** start **

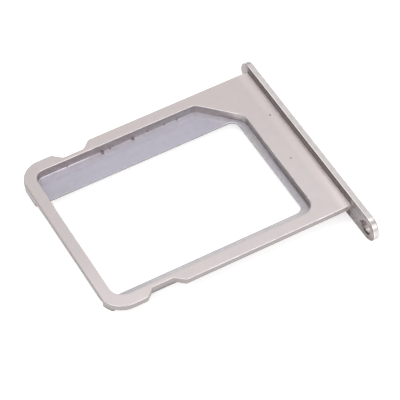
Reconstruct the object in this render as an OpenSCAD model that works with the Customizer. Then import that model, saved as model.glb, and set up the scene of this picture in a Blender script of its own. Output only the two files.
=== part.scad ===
// SIM card tray: the one-piece metal drawer that carries a micro card into the side of a phone.
// Millimetres. X runs from the leading end, which goes into the phone first, to the face plate,
// Y runs across the tray and Z is up, with the card pocket open upwards.
// The origin is under the middle of the tray, level with the lowest edge of the face plate.

/* [Card] */
// Length of the card, along the tray
card_length = 15; // [13:0.1:18]
// Width of the card, across the tray
card_width = 12; // [10.5:0.1:15]
// Leg of the card's cut corner
card_cut = 2.5; // [1.5:0.1:3.5]
// Play between the card and each wall of its pocket
card_play = 0.1; // [0:0.01:0.3]
// Depth of the pocket below the tray's top face
pocket_depth = 0.75; // [0.55:0.01:1.2]

/* [Pocket corners] */
// Radius of the pocket corner at the leading end, on the far side
corner_lead_far = 0.55; // [0.2:0.05:1.2]
// Radius of the pocket corner at the leading end, on the near side
corner_lead_near = 1; // [0.2:0.05:1.2]
// Radius of the pocket corner by the face plate, on the near side
corner_plate_near = 0.75; // [0.2:0.05:1.2]
// Radius that eases both ends of the cut corner
corner_cut_ease = 0.8; // [0.2:0.05:1.2]

/* [Ledge] */
// Thickness of the ledge that the card lies on
ledge_thickness = 0.2; // [0.15:0.01:0.5]
// Width of the ledge along the far wall
ledge_far = 2; // [1:0.05:3]
// Width of the ledge along the near wall
ledge_near = 0.8; // [0.4:0.05:1.5]
// Width of the ledge along the wall by the face plate
ledge_plate = 0.45; // [0.3:0.05:1]
// Width of the ledge's short end at the leading wall, where the channel meets the window
ledge_lead = 0.25; // [0.1:0.05:0.6]
// Radius of the window's corners in the ledge
window_radius = 0.55; // [0.2:0.05:0.9]

/* [Tray] */
// Width of the rim round the pocket, at both sides and at the leading end
rim_width = 0.9; // [0.75:0.05:1.5]
// Thickness of the thin upper layer, which alone forms the side flanges and the leading rail
flange_thickness = 0.4; // [0.25:0.01:0.6]
// How far the flanges stand out past the lower part of the tray, on each side
flange_reach = 0.63; // [0.3:0.01:0.7]
// Radius of the tray's two leading corners
nose_radius = 1.7; // [1:0.05:2.5]
// Chamfer along the lower edges of the tray
under_chamfer = 0.25; // [0.05:0.01:0.3]
// Length of solid metal between the pocket and the face plate
web_length = 2.2; // [1:0.05:4]

/* [Contact channel] */
// Distance from the pocket's near wall to the channel under the leading rail
channel_near = 0.35; // [0.2:0.05:0.75]

/* [Detent notches] */
// Distance from the leading end to the middle of each notch
notch_place = 4.225; // [3.6:0.025:9]
// Width of a notch at the tray's edge
notch_mouth = 2.85; // [2.3:0.05:3.6]
// Width of a notch at its floor
notch_floor = 1.55; // [0.8:0.05:2]
// Radius that eases the corners of a notch
notch_ease = 0.25; // [0.1:0.05:0.4]

/* [Face plate] */
// Height of the face plate, which has round ends
plate_height = 2; // [1.6:0.05:3]
// Thickness of the face plate
plate_thickness = 0.5; // [0.4:0.05:1]
// Height of the plate's upper edge above the tray's top face
plate_rise = 0.57; // [0.3:0.01:0.9]
// How far the plate stands out past the far side of the tray
plate_far_reach = 0.9; // [0.2:0.05:3]
// How far the plate stands out past the near side of the tray, where the pin hole is
plate_near_reach = 2.85; // [2.2:0.05:4]
// Radius that rounds the outer edge of the plate
plate_outer_round = 0.3; // [0.1:0.01:0.35]
// Radius that breaks the inner edge of the plate
plate_inner_round = 0.06; // [0.02:0.01:0.1]
// Radius of the fillet where the tray's top face meets the plate
foot_fillet = 0.12; // [0.05:0.01:0.25]

/* [Pin hole] */
// Diameter of the hole that the release pin goes through
pin_hole = 1.1; // [0.7:0.05:1.3]
// Chamfer that leads the pin into the hole, on the outer face
pin_lead = 0.08; // [0.02:0.01:0.15]

/* [Hidden] */
$fn = 64;

// How far a cut runs past the surface that it opens
past = 1;
// How far the small webs that round a corner lap over the corner itself
lap = 0.05;
// How deep the tray and its fillet are rooted in the face plate
root = 0.1;

// Places along the tray, from the middle of the pocket
pocket_x = card_length / 2 + card_play;
pocket_y = card_width / 2 + card_play;
nose_x = -pocket_x - rim_width;
plate_x = pocket_x + web_length;
side_y = pocket_y + rim_width;
lower_y = side_y - flange_reach;
notch_x = nose_x + notch_place;
// A wall set back by the play all round moves the cut corner by less than it moves the walls
pocket_cut = card_cut + card_play * (2 - sqrt(2));

// Heights, from the tray's top face down
tray_thickness = pocket_depth + ledge_thickness;
plate_mid_z = plate_rise - plate_height / 2;
plate_end_r = plate_height / 2;

// Middles of the plate's two round ends
plate_far_y = side_y + plate_far_reach - plate_end_r;
plate_near_y = -side_y - plate_near_reach + plate_end_r;

// Middle of the whole tray, and its lowest edge
middle_x = (nose_x + plate_x + plate_thickness) / 2;
middle_y = (plate_near_y + plate_far_y) / 2;
lowest_z = min(plate_mid_z - plate_end_r, -tray_thickness);

// Direction from one point to another
function towards(a, b) = (b - a) / norm(b - a);

// Positive where an outline that runs a, b, c turns left
function turn(a, b, c) = (b.x - a.x) * (c.y - b.y) - (b.y - a.y) * (c.x - b.x);

// The scrap between a sharp corner and the arc that rounds it, lapping a little over the corner
module corner_web(before, corner, after, radius) {
    u = towards(corner, before);
    v = towards(corner, after);
    inward = (u + v) / norm(u + v);
    half_angle = acos(u * v) / 2;
    reach = radius / tan(half_angle);
    centre = corner + inward * radius / sin(half_angle);
    difference() {
        polygon([corner + u * reach, corner - inward * lap, corner + v * reach, centre]);
        translate(centre) circle(r = radius);
    }
}

// Outline through corners [x, y, radius], listed anticlockwise, each rounded by a true arc
module rounded_outline(corners) {
    count = len(corners);
    points = [for (c = corners) [c.x, c.y]];
    difference() {
        union() {
            polygon(points);
            round_corners(corners, points, count, -1);
        }
        round_corners(corners, points, count, 1);
    }
}

// The webs of all corners that turn one way: 1 is outward, -1 is inward
module round_corners(corners, points, count, way) {
    for (i = [0 : count - 1]) {
        before = points[(i + count - 1) % count];
        after = points[(i + 1) % count];
        if (corners[i].z > 0 && way * turn(before, points[i], after) > 0)
            corner_web(before, points[i], after, corners[i].z);
    }
}

// Corners of the notch on one side, in the order of an anticlockwise outline
function notch_corners(side) = [
    for (at = [[side, notch_mouth, side_y], [side, notch_floor, lower_y],
               [-side, notch_floor, lower_y], [-side, notch_mouth, side_y]])
        [notch_x + at[0] * at[1] / 2, side * at[2], notch_ease]
];

// The tray seen from above, without its pocket
module tray_plan() {
    rounded_outline(concat(
        [[plate_x + root, -side_y, 0], [plate_x + root, side_y, 0]],
        notch_corners(1),
        [[nose_x, side_y, nose_radius], [nose_x, -side_y, nose_radius]],
        notch_corners(-1)
    ));
}

// The tray seen from the leading end: thin flanges over a narrower lower part with chamfered edges
module tray_end_section() {
    step_z = -flange_thickness;
    edge_z = -tray_thickness + under_chamfer;
    foot_y = lower_y - under_chamfer;
    half = [[side_y + past, 0], [side_y + past, step_z], [lower_y, step_z],
            [lower_y, edge_z], [foot_y, -tray_thickness]];
    last = len(half) - 1;
    polygon(concat(half, [for (i = [last : -1 : 0]) [-half[i].x, half[i].y]]));
}

// The tray seen from the side, with the chamfer under the leading edge
module tray_side_section() {
    polygon([
        [nose_x, 0],
        [nose_x, -tray_thickness + under_chamfer],
        [nose_x + under_chamfer, -tray_thickness],
        [plate_x + root, -tray_thickness],
        [plate_x + root, 0]
    ]);
}

// The tray before it is hollowed: what the three views have in common
module tray_blank() {
    intersection() {
        translate([0, 0, -tray_thickness]) linear_extrude(tray_thickness) tray_plan();
        translate([nose_x - past, 0, 0]) rotate([90, 0, 90])
            linear_extrude(plate_x + root - nose_x + past) tray_end_section();
        translate([0, side_y + past, 0]) rotate([90, 0, 0])
            linear_extrude(2 * (side_y + past)) tray_side_section();
    }
}

// The pocket that the card drops into, with the cut corner that allows it one way round only
module card_pocket() {
    translate([0, 0, -pocket_depth]) linear_extrude(pocket_depth + past) rounded_outline([
        [pocket_x, -pocket_y, corner_plate_near],
        [pocket_x, pocket_y - pocket_cut, corner_cut_ease],
        [pocket_x - pocket_cut, pocket_y, corner_cut_ease],
        [-pocket_x, pocket_y, corner_lead_far],
        [-pocket_x, -pocket_y, corner_lead_near]
    ]);
}

// The window through the ledge, where the phone's contacts reach the card
module contact_window() {
    left = -pocket_x + ledge_lead;
    right = pocket_x - ledge_plate;
    low = -pocket_y + ledge_near;
    high = pocket_y - ledge_far;
    translate([0, 0, -tray_thickness - past]) linear_extrude(tray_thickness + past) rounded_outline([
        [left, low, 0],
        [right, low, window_radius],
        [right, high, window_radius],
        [left, high, 0]
    ]);
}

// The channel under the leading rail, which lets the tray slide over the raised contacts
module contact_channel() {
    low = -pocket_y + channel_near;
    high = pocket_y - ledge_far;
    end_x = -pocket_x + ledge_lead;
    translate([nose_x - past, low, -tray_thickness - past])
        cube([end_x - nose_x + past, high - low, tray_thickness + past - flange_thickness]);
}

// Section across the plate, from its middle or from its lower edge up to its upper edge:
// the inner edge is only broken, and the outer edge is well rounded
module plate_section(from_y, from_inner, from_outer) {
    rounded_outline([
        [from_y, 0, from_inner],
        [plate_end_r, 0, plate_inner_round],
        [plate_end_r, plate_thickness, plate_outer_round],
        [from_y, plate_thickness, from_outer]
    ]);
}

// The face plate that closes the slot in the phone's side: a straight bar with two turned ends
module face_plate() {
    span = plate_far_y - plate_near_y;
    translate([plate_x, 0, plate_mid_z]) rotate([0, 90, 0]) {
        translate([0, plate_far_y, 0]) rotate([90, 0, 0]) linear_extrude(span)
            plate_section(-plate_end_r, plate_inner_round, plate_outer_round);
        translate([0, plate_far_y, 0]) rotate_extrude(angle = 180) plate_section(0, 0, 0);
        translate([0, plate_near_y, 0]) rotate([0, 0, 180])
            rotate_extrude(angle = 180) plate_section(0, 0, 0);
    }
}

// The hole for the release pin, in the middle of the plate's near end
module release_hole() {
    mouth = plate_x + plate_thickness;
    translate([0, plate_near_y, plate_mid_z]) {
        translate([plate_x - past, 0, 0]) rotate([0, 90, 0])
            cylinder(h = plate_thickness + 2 * past, d = pin_hole);
        translate([mouth - pin_lead, 0, 0]) rotate([0, 90, 0])
            cylinder(h = 2 * pin_lead, d1 = pin_hole, d2 = pin_hole + 4 * pin_lead);
    }
}

// The fillet in the corner between the tray's top face and the plate
module plate_foot() {
    translate([0, side_y, 0]) rotate([90, 0, 0]) linear_extrude(2 * side_y)
        corner_web([plate_x - 1, 0], [plate_x, 0], [plate_x, 1], foot_fillet);
}

// The whole tray, moulded in one piece
module sim_tray() {
    color([0.82, 0.79, 0.78]) translate([-middle_x, -middle_y, -lowest_z]) difference() {
        union() {
            tray_blank();
            face_plate();
            plate_foot();
        }
        card_pocket();
        contact_window();
        contact_channel();
        release_hole();
    }
}

sim_tray();
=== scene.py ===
import math

import bpy
import numpy as np
from mathutils import Matrix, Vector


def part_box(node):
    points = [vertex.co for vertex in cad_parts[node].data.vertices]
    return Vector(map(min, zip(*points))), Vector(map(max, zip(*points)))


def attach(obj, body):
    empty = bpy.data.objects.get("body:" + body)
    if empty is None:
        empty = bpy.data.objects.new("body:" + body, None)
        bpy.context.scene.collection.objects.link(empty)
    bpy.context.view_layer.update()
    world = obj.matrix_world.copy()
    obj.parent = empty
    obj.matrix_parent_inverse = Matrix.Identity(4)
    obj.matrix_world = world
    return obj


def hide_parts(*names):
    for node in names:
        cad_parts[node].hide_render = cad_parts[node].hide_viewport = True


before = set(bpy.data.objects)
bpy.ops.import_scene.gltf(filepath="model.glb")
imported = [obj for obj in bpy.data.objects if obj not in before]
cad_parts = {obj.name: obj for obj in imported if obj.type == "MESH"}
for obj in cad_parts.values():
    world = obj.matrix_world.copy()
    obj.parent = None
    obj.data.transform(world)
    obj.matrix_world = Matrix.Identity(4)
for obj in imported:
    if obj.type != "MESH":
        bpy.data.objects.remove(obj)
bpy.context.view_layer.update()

bpy.context.scene.view_settings.view_transform = "Standard"

# The camera looks down on the tray from in front and a little from its leading end, through a long
# lens, so the tray hardly tapers. It is set by where the middle of the card pocket, on the tray's
# top face, falls in the picture and by the scale there.
MM = 0.001
VIEW_TURN = math.radians(-28.11)
VIEW_RISE = math.radians(50.63)
VIEW_ROLL = math.radians(-1.46)
VIEW_DISTANCE = 154.5
PICTURE_SIDE = 400
PIXELS_PER_MM = 14.814
POCKET_PIXEL = (173.15, 191.40)
SENSOR_WIDTH = 36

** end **

Retype exactly, and only, the lines from the one containing "and the plate" through the one containing "imported = [obj", both included.

Result of this exercise
// The fillet in the corner between the tray's top face and the plate
module plate_foot() {
    translate([0, side_y, 0]) rotate([90, 0, 0]) linear_extrude(2 * side_y)
        corner_web([plate_x - 1, 0], [plate_x, 0], [plate_x, 1], foot_fillet);
}

// The whole tray, moulded in one piece
module sim_tray() {
    color([0.82, 0.79, 0.78]) translate([-middle_x, -middle_y, -lowest_z]) difference() {
        union() {
            tray_blank();
            face_plate();
            plate_foot();
        }
        card_pocket();
        contact_window();
        contact_channel();
        release_hole();
    }
}

sim_tray();
=== scene.py ===
import math

import bpy
import numpy as np
from mathutils import Matrix, Vector


def part_box(node):
    points = [vertex.co for vertex in cad_parts[node].data.vertices]
    return Vector(map(min, zip(*points))), Vector(map(max, zip(*points)))


def attach(obj, body):
    empty = bpy.data.objects.get("body:" + body)
    if empty is None:
        empty = bpy.data.objects.new("body:" + body, None)
        bpy.context.scene.collection.objects.link(empty)
    bpy.context.view_layer.update()
    world = obj.matrix_world.copy()
    obj.parent = empty
    obj.matrix_parent_inverse = Matrix.Identity(4)
    obj.matrix_world = world
    return obj


def hide_parts(*names):
    for node in names:
        cad_parts[node].hide_render = cad_parts[node].hide_viewport = True


before = set(bpy.data.objects)
bpy.ops.import_scene.gltf(filepath="model.glb")
imported = [obj for obj in bpy.data.objects if obj not in before]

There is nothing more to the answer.